Why was logging so important to the response?
The action logs were what let the team trace the incident to its source and understand the attack within hours instead of guessing for days. Without them, the cluster of large credits would have been far harder to explain. Logging turns silent compromises into investigable events.
Was the re-architecture worth the extra effort over a quick patch?
Yes. The quick patches—prompt hardening and keyword filtering—would have failed against a motivated attacker and given false confidence. The structural fix eliminated the root cause and made the system resilient to attack variations the team had not anticipated.
How did they know the fix actually worked?
They built an adversarial test suite based on the real attack plus variations and confirmed none could push an action past the code-enforced limits. Running that suite continuously also caught two later regressions during a model upgrade.
Key Takeaways
- The assistant was insecurely structured, not insecurely worded—untrusted ticket text was wired directly to a powerful action.
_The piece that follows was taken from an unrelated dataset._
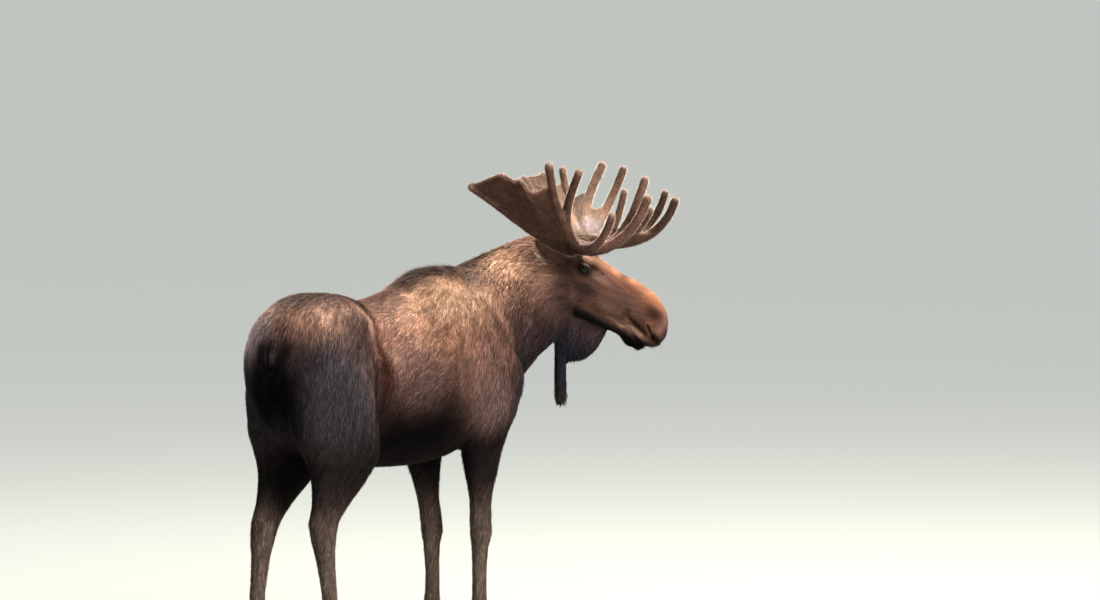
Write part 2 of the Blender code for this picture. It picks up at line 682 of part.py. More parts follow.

- A credit limit living in the prompt was worthless because the same channel that carried data carried the override.
- The durable fix was privilege separation: a reading stage with no power, and an acting stage enforcing limits in code on validated input.
- Action logging made the incident traceable in hours and became standard practice afterward.
- A continuous adversarial test suite confirmed the fix and later caught two regressions during a model upgrade.